In the records below, begin at the line that has "Recreate this object" and stop after the line that has "from math import"; quote those lines verbatim and nothing more.

********

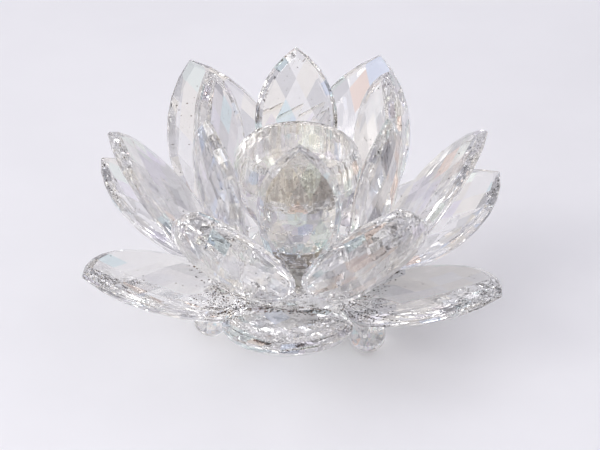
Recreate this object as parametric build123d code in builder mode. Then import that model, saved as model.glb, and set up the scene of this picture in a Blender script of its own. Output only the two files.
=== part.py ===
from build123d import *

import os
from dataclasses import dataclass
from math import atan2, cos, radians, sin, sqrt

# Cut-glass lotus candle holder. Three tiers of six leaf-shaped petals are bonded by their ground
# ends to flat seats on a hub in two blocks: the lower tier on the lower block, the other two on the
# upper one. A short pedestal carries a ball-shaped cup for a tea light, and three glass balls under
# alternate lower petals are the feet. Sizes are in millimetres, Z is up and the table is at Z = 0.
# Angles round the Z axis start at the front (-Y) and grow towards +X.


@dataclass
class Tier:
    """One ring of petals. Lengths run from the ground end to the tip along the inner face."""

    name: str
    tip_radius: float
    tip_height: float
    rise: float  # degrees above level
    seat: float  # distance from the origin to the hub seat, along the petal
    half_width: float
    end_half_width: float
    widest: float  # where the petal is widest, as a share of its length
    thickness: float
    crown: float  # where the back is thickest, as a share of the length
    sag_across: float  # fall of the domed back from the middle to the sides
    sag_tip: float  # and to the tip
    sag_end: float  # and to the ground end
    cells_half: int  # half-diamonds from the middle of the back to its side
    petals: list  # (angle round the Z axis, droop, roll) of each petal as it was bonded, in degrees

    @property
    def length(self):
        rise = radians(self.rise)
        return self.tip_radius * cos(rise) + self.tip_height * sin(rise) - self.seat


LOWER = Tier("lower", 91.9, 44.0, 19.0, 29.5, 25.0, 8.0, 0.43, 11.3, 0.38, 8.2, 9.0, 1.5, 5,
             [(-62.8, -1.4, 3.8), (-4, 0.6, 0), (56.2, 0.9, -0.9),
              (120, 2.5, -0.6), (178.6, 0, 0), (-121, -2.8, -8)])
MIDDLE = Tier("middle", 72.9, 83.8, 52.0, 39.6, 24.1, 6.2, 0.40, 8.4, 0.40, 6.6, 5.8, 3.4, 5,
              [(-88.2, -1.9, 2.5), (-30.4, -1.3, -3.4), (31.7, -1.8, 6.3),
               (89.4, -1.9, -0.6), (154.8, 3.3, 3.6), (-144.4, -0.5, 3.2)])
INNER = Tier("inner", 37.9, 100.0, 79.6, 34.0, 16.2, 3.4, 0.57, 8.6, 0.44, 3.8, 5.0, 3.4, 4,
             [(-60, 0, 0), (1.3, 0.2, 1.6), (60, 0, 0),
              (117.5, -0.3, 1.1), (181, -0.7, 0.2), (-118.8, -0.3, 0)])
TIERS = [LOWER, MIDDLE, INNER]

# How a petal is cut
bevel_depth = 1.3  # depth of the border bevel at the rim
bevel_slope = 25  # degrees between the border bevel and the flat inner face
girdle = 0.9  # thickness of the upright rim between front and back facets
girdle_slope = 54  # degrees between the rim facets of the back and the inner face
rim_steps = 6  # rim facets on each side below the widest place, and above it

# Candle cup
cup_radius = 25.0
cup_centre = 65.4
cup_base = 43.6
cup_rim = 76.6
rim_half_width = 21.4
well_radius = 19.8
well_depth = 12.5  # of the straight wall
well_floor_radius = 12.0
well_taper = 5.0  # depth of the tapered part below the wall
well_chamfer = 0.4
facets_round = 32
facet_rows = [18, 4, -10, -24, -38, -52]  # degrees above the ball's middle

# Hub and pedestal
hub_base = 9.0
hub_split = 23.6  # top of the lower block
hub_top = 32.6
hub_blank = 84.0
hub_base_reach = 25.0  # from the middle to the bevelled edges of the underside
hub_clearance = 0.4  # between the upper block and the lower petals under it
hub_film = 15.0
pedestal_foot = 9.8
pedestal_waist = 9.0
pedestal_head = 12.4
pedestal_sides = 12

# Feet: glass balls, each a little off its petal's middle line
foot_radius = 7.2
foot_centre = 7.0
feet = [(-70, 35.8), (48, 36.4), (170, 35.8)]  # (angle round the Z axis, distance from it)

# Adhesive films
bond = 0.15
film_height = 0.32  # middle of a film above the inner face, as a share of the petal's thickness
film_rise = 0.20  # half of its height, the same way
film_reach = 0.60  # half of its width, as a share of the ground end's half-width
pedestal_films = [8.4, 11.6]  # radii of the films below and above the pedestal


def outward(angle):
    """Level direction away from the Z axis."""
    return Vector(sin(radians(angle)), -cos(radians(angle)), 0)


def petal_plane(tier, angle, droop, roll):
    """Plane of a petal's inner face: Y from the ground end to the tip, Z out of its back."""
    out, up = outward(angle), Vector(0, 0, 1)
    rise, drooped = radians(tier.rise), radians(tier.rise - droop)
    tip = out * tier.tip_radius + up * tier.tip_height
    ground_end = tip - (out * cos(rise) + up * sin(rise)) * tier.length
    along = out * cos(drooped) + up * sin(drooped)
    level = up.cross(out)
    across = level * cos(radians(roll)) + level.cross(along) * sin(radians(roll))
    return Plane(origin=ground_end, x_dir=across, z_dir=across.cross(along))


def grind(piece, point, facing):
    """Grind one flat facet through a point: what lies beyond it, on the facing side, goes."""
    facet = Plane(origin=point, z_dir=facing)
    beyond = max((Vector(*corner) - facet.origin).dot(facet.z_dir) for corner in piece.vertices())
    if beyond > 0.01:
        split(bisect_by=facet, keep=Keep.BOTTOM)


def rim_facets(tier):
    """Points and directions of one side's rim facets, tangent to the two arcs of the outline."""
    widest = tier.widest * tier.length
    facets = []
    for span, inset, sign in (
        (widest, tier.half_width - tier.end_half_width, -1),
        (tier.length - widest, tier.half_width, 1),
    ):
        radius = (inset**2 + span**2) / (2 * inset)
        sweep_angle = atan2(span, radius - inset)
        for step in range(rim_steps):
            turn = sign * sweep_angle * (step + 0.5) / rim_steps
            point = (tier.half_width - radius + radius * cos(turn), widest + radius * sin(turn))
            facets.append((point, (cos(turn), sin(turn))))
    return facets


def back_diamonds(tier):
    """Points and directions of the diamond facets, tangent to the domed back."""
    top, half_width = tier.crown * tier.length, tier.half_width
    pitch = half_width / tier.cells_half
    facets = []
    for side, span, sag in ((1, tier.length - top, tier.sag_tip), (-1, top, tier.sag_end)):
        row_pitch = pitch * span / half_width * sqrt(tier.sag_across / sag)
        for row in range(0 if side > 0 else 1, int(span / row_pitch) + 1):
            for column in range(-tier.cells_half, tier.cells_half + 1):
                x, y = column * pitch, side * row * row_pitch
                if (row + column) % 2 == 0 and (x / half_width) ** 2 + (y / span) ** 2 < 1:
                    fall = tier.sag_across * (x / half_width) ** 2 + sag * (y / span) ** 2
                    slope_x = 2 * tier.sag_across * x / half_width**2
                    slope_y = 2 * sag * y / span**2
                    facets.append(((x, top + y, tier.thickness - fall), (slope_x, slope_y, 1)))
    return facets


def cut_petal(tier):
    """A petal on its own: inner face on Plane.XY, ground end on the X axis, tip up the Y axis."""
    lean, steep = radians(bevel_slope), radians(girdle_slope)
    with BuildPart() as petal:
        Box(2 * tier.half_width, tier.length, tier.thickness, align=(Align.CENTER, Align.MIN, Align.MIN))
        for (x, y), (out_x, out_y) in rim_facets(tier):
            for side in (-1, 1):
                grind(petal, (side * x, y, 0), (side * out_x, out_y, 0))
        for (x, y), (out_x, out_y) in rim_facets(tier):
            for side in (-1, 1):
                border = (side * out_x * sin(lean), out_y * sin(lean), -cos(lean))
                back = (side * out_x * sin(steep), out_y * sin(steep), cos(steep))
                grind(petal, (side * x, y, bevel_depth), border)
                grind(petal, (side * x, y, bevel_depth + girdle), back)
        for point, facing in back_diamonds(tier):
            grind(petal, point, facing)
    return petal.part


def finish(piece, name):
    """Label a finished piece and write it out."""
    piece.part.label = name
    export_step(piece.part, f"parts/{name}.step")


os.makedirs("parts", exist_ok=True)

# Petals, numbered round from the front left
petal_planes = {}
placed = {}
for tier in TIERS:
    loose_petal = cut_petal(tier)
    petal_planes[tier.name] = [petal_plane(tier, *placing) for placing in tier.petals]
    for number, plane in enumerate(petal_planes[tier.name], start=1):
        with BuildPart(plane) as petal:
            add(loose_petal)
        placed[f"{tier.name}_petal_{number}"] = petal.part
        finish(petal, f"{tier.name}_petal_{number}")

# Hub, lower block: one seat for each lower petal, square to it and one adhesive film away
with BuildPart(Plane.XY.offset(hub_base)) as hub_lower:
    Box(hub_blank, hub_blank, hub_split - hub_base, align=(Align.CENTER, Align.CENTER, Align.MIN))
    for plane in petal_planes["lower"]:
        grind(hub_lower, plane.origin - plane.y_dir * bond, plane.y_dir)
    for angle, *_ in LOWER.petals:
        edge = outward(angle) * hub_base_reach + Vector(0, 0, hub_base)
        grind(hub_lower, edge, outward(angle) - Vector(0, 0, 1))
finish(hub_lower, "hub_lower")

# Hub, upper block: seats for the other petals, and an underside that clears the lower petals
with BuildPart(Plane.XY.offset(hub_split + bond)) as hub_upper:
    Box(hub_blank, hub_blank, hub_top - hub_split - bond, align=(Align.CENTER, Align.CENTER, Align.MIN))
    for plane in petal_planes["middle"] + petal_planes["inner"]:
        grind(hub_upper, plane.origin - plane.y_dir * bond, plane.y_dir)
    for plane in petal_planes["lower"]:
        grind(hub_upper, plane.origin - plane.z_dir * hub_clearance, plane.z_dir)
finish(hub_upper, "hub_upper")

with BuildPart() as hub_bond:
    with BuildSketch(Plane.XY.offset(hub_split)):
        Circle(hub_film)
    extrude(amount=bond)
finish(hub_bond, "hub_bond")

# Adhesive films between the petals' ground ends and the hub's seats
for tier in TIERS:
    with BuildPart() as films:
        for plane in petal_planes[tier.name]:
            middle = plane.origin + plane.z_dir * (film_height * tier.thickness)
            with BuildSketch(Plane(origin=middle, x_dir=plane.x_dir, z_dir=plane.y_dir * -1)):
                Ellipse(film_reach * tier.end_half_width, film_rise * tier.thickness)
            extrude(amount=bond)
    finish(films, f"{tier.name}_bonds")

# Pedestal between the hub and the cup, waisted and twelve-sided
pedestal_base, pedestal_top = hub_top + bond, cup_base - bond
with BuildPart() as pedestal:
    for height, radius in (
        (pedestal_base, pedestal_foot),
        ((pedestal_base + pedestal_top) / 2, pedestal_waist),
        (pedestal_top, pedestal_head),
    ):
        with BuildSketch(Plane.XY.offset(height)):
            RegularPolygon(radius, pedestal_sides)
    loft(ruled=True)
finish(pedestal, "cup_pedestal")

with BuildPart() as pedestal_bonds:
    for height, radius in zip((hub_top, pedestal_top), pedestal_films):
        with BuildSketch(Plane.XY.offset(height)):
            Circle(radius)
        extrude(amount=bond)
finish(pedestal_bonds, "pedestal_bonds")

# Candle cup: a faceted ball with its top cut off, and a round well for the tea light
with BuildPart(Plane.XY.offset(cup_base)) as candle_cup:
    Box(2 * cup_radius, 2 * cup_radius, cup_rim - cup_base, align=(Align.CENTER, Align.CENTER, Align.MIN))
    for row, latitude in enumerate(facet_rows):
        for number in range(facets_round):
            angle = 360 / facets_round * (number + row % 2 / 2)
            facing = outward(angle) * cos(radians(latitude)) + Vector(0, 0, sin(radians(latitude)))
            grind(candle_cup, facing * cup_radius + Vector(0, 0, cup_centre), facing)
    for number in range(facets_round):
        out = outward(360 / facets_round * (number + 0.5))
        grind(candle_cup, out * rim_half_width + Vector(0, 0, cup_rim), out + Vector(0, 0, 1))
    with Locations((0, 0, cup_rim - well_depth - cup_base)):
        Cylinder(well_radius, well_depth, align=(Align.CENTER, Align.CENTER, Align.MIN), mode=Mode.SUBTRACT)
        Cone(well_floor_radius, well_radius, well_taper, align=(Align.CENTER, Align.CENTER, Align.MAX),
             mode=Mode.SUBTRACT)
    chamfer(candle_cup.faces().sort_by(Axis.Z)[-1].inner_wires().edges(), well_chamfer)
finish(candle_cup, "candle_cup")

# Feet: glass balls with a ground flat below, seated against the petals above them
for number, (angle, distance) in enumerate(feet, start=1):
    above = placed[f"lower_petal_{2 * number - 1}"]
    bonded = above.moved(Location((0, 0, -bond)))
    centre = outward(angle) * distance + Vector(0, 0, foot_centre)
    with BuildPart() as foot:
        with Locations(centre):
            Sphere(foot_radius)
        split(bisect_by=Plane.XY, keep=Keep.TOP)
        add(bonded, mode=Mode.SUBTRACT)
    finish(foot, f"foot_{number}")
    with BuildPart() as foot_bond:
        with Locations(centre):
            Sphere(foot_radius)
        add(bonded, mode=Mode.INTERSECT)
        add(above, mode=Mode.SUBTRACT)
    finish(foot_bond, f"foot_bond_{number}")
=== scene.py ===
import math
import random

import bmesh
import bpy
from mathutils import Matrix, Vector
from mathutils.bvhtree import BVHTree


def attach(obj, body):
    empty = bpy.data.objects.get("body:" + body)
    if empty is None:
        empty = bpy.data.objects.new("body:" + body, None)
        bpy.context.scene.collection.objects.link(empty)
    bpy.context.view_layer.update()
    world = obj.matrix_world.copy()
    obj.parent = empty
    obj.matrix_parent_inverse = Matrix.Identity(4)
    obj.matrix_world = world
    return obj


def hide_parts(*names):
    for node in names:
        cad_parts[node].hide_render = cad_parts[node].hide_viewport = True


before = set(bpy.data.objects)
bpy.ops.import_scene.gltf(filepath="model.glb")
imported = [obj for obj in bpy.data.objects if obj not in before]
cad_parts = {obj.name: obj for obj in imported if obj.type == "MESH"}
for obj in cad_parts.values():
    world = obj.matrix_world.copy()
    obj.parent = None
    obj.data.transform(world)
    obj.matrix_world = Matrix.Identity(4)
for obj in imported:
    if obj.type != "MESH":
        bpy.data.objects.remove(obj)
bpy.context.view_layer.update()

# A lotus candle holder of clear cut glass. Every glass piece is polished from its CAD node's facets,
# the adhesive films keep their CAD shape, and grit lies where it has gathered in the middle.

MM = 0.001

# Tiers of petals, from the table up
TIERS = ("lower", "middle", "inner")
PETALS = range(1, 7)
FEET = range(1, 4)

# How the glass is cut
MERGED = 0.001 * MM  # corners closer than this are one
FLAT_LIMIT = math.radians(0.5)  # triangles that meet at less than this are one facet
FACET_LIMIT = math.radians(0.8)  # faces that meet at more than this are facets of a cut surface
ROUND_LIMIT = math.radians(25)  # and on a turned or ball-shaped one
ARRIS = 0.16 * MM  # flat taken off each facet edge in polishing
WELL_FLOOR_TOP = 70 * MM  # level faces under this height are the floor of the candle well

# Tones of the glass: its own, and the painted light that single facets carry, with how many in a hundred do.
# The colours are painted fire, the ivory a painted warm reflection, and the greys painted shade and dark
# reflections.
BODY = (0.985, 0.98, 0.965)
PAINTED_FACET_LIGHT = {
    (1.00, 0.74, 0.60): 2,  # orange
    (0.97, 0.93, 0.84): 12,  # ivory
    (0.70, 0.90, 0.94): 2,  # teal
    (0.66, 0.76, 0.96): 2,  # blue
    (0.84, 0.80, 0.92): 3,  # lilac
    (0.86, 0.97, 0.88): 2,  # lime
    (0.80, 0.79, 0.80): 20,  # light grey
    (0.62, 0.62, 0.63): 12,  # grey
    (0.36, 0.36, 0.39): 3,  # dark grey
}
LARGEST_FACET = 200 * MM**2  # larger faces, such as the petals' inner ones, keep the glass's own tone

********

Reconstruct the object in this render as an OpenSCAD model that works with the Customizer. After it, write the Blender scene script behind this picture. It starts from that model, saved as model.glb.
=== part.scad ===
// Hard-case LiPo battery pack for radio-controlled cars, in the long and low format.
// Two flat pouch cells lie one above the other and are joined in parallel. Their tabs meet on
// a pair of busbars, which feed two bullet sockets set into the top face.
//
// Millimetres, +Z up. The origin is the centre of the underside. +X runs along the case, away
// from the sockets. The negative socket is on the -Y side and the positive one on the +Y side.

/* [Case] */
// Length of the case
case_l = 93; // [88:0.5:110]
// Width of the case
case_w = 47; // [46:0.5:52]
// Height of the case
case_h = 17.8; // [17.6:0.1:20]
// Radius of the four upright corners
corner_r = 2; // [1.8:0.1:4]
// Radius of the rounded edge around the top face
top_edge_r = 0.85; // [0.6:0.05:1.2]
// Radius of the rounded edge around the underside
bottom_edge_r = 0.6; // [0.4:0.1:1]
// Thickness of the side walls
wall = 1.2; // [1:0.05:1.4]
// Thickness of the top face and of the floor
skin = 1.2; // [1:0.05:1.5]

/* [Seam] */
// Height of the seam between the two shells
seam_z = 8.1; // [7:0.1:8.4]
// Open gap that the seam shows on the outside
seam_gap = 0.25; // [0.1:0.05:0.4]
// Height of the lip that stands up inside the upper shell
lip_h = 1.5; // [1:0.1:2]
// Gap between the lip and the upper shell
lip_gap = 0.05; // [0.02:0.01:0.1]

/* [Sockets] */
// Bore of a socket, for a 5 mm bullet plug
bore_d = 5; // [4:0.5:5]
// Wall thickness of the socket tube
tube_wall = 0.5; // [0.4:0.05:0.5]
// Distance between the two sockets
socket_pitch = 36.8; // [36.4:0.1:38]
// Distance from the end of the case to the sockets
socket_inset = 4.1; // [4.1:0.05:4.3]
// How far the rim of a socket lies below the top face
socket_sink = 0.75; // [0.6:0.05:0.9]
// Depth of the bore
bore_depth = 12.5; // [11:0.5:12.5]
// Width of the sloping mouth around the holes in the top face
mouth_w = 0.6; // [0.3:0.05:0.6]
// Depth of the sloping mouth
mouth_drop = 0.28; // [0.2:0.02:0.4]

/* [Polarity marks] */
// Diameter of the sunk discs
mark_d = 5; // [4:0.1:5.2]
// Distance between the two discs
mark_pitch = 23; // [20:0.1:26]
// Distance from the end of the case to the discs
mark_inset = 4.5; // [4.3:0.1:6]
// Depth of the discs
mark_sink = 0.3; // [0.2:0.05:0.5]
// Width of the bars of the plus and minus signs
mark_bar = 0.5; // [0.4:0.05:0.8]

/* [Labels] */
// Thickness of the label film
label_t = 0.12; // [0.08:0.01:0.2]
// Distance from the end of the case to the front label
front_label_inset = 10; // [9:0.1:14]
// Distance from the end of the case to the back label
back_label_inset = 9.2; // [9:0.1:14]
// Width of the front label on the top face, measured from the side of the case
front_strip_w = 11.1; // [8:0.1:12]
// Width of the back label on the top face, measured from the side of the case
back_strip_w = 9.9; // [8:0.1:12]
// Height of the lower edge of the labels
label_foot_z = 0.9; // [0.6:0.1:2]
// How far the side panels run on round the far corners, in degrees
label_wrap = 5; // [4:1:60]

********

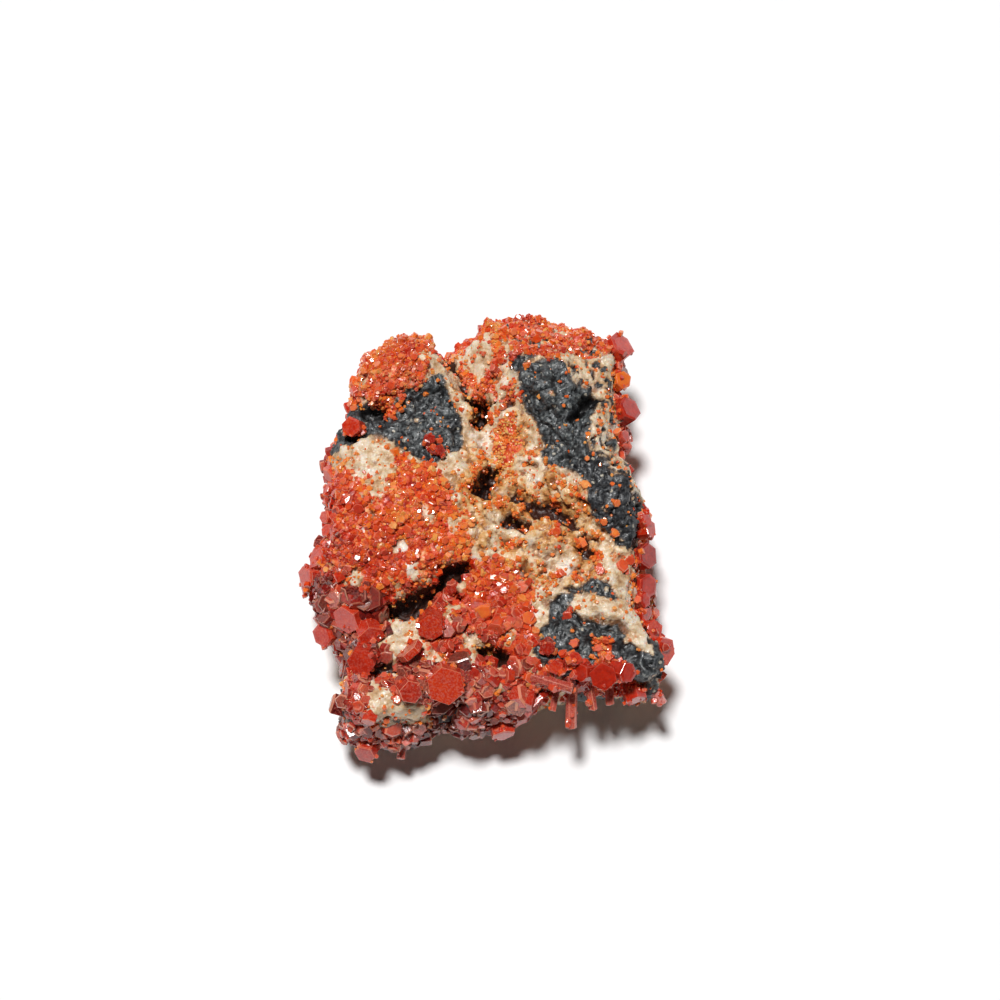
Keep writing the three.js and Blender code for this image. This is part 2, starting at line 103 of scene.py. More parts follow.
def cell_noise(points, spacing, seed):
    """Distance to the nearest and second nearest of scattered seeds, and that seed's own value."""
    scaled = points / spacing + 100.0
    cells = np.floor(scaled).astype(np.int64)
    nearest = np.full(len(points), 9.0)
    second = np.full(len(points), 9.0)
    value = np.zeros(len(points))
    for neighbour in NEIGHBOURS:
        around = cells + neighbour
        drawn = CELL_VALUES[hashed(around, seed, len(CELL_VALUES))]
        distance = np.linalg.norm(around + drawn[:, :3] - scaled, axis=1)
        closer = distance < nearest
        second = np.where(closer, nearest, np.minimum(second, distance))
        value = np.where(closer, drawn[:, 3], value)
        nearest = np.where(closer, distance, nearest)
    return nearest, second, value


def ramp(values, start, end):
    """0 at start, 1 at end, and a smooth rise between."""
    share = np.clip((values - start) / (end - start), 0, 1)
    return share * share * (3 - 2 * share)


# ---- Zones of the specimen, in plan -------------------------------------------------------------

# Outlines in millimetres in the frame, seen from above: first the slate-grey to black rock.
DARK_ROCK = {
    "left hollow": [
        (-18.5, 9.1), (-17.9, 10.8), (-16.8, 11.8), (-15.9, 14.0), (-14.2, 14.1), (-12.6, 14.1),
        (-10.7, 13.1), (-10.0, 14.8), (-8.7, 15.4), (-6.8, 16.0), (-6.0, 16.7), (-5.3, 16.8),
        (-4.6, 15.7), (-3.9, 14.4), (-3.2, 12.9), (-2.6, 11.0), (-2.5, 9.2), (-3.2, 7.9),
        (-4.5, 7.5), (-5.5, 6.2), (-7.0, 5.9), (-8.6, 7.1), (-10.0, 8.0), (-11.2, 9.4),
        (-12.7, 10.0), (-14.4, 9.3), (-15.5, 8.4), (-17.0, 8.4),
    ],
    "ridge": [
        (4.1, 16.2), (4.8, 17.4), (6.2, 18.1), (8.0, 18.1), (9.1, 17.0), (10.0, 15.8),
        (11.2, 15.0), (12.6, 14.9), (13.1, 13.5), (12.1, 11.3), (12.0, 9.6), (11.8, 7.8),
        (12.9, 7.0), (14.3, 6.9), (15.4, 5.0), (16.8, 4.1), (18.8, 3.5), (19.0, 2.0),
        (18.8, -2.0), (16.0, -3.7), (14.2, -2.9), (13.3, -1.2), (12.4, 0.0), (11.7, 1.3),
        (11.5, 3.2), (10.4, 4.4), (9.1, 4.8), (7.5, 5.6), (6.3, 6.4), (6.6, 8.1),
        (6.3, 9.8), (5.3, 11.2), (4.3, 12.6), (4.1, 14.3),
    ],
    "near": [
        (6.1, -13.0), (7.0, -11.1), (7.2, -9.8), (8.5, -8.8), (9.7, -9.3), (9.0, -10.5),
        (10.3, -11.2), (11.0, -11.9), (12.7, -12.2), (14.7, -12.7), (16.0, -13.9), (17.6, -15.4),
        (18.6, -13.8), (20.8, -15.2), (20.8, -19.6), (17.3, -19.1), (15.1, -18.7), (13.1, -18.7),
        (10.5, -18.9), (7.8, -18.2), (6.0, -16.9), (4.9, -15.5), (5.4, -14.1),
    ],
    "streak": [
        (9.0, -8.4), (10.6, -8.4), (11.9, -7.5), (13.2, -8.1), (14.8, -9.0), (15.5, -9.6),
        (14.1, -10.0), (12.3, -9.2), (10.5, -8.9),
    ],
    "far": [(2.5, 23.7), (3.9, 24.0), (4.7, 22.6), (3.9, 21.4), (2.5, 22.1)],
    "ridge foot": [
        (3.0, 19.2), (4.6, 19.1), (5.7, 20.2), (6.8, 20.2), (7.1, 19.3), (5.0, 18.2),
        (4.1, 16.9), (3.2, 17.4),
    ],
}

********

◆ Exercise answer:
Recreate this object as parametric build123d code in builder mode. Then import that model, saved as model.glb, and set up the scene of this picture in a Blender script of its own. Output only the two files.
=== part.py ===
from build123d import *

import os
from dataclasses import dataclass
from math import atan2, cos, radians, sin, sqrt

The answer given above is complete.